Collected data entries
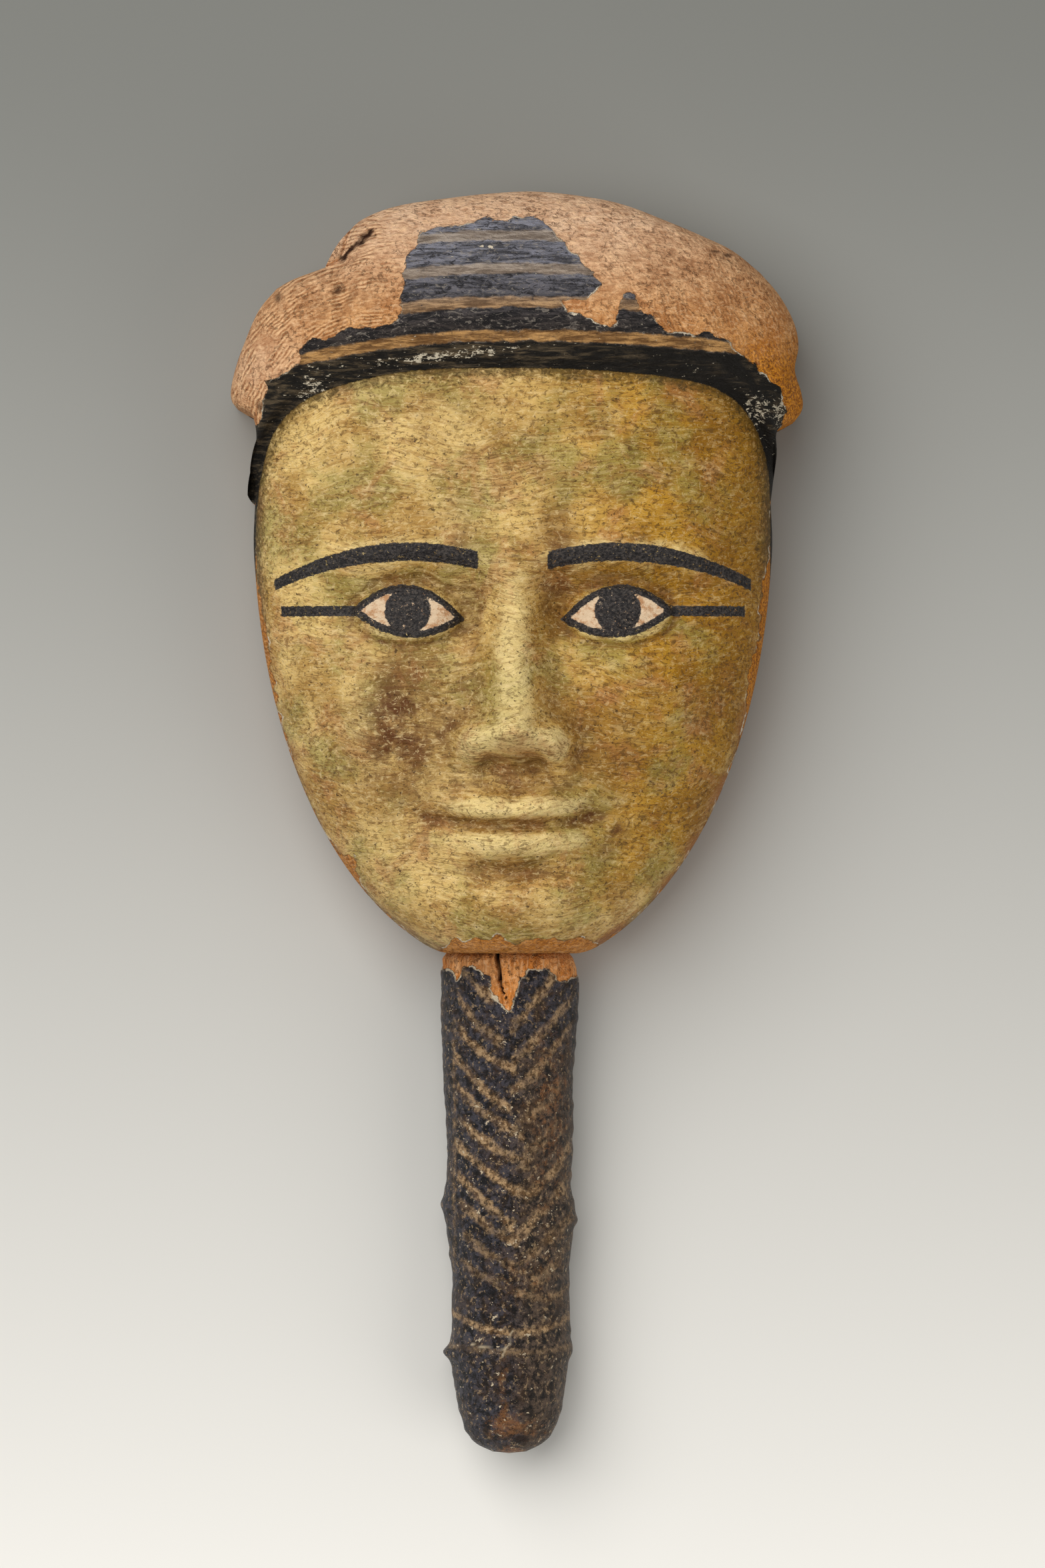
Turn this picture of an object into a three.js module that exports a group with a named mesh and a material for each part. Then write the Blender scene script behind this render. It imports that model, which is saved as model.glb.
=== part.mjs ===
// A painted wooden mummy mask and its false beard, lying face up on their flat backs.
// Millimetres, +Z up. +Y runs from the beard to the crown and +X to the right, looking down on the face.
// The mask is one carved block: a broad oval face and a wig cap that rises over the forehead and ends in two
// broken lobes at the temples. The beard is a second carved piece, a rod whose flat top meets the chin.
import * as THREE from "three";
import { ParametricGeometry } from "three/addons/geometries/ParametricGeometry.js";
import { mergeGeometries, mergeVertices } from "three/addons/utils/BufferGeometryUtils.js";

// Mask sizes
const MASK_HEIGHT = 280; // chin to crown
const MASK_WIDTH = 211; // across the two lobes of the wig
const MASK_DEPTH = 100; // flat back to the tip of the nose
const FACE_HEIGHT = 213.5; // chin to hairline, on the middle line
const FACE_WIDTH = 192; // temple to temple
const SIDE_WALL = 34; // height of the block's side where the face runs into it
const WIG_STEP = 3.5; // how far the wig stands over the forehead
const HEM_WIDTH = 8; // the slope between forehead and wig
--
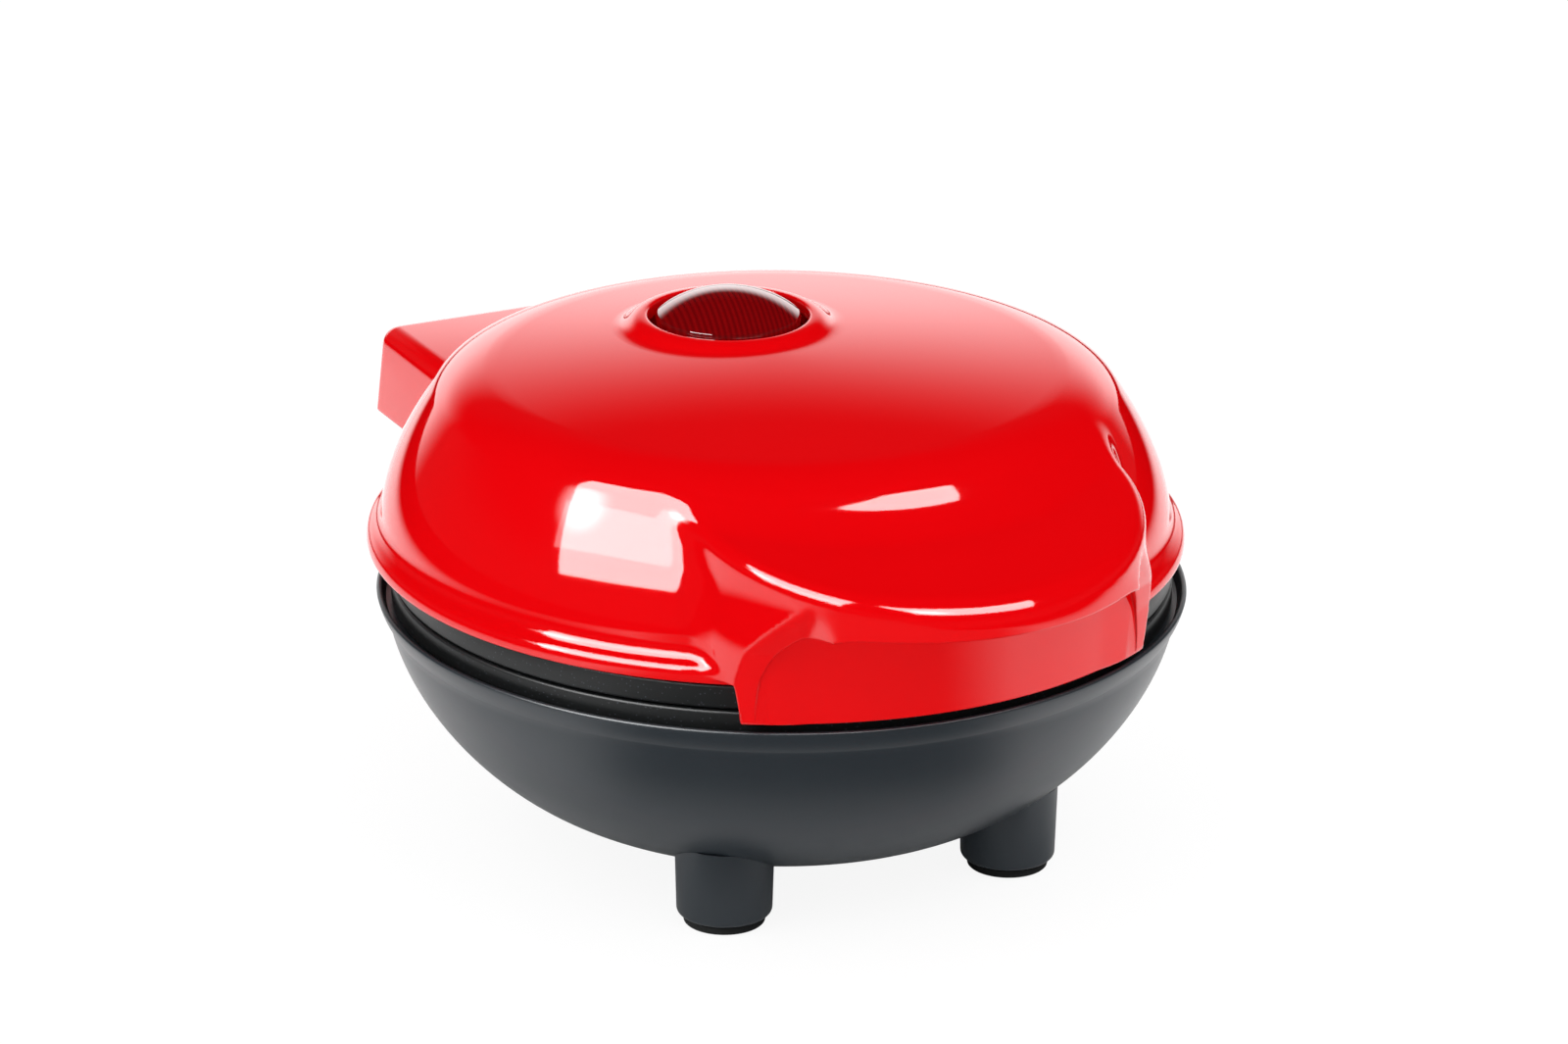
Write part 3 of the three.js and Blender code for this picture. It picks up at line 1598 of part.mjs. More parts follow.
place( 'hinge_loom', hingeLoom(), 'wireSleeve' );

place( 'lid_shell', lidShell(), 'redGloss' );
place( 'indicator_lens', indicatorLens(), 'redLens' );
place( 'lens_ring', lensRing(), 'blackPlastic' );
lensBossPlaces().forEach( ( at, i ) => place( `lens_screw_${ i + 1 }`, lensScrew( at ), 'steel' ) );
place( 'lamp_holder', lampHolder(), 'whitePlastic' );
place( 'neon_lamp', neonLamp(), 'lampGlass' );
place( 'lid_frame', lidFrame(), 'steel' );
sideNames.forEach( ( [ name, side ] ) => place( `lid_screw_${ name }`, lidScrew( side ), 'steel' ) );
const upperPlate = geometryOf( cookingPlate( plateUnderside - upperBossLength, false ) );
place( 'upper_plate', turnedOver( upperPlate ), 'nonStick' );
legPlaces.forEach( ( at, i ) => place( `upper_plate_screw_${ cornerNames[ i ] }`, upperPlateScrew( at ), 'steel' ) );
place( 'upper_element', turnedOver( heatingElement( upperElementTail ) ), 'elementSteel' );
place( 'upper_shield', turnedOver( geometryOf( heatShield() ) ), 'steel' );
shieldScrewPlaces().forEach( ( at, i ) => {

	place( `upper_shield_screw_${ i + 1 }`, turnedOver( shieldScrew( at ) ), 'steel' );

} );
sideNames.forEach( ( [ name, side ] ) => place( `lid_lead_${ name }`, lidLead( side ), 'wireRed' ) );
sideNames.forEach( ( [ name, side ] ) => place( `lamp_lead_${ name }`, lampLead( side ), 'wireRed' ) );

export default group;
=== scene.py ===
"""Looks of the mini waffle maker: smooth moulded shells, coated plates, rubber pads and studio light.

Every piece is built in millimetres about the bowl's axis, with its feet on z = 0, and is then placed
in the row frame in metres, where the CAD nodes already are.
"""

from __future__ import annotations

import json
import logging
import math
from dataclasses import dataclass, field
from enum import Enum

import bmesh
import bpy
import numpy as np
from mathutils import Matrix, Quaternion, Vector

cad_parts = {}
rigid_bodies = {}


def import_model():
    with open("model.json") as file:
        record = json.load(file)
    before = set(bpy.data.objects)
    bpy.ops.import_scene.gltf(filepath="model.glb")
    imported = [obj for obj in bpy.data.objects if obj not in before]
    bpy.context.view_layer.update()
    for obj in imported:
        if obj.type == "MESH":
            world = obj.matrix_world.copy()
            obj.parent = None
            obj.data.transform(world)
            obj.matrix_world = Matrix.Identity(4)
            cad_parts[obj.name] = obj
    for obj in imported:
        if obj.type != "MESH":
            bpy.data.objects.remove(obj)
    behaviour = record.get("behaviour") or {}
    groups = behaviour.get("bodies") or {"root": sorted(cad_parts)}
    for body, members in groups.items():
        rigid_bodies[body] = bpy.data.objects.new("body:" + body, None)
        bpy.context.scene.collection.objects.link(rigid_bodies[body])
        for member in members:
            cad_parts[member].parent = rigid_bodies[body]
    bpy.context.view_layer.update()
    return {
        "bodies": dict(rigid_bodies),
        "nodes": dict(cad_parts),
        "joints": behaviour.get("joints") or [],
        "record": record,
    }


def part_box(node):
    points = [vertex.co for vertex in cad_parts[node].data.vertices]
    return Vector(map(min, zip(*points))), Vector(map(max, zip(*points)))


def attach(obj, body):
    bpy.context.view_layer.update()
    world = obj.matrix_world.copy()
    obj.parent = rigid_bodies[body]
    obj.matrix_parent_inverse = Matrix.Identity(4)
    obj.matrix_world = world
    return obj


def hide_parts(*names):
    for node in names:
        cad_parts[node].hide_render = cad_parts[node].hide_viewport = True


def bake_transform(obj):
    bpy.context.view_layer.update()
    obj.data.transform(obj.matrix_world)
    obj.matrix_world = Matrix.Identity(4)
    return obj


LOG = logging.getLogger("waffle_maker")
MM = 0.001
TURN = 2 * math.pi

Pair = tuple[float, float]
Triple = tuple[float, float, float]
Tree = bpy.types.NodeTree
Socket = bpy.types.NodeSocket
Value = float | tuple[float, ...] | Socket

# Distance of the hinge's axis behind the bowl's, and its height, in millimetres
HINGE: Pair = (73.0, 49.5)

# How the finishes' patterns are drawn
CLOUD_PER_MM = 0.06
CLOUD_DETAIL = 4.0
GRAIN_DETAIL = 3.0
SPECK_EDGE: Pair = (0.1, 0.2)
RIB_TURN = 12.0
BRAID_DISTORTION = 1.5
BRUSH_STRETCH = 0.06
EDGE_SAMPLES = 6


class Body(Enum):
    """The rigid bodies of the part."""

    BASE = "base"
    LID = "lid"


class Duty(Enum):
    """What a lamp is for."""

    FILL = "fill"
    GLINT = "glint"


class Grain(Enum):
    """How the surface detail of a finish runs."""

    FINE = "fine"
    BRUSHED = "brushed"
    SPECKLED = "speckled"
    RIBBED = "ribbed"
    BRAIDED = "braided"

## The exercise
Starting at the line that holds "at ) ), 'steel' );", copy each line exactly and stop after the line that holds "bpy.data.objects.remove(obj)".

## Output of the exercise
	place( `upper_shield_screw_${ i + 1 }`, turnedOver( shieldScrew( at ) ), 'steel' );

} );
sideNames.forEach( ( [ name, side ] ) => place( `lid_lead_${ name }`, lidLead( side ), 'wireRed' ) );
sideNames.forEach( ( [ name, side ] ) => place( `lamp_lead_${ name }`, lampLead( side ), 'wireRed' ) );

export default group;
=== scene.py ===
"""Looks of the mini waffle maker: smooth moulded shells, coated plates, rubber pads and studio light.

Every piece is built in millimetres about the bowl's axis, with its feet on z = 0, and is then placed
in the row frame in metres, where the CAD nodes already are.
"""

from __future__ import annotations

import json
import logging
import math
from dataclasses import dataclass, field
from enum import Enum

import bmesh
import bpy
import numpy as np
from mathutils import Matrix, Quaternion, Vector

cad_parts = {}
rigid_bodies = {}


def import_model():
    with open("model.json") as file:
        record = json.load(file)
    before = set(bpy.data.objects)
    bpy.ops.import_scene.gltf(filepath="model.glb")
    imported = [obj for obj in bpy.data.objects if obj not in before]
    bpy.context.view_layer.update()
    for obj in imported:
        if obj.type == "MESH":
            world = obj.matrix_world.copy()
            obj.parent = None
            obj.data.transform(world)
            obj.matrix_world = Matrix.Identity(4)
            cad_parts[obj.name] = obj
    for obj in imported:
        if obj.type != "MESH":
            bpy.data.objects.remove(obj)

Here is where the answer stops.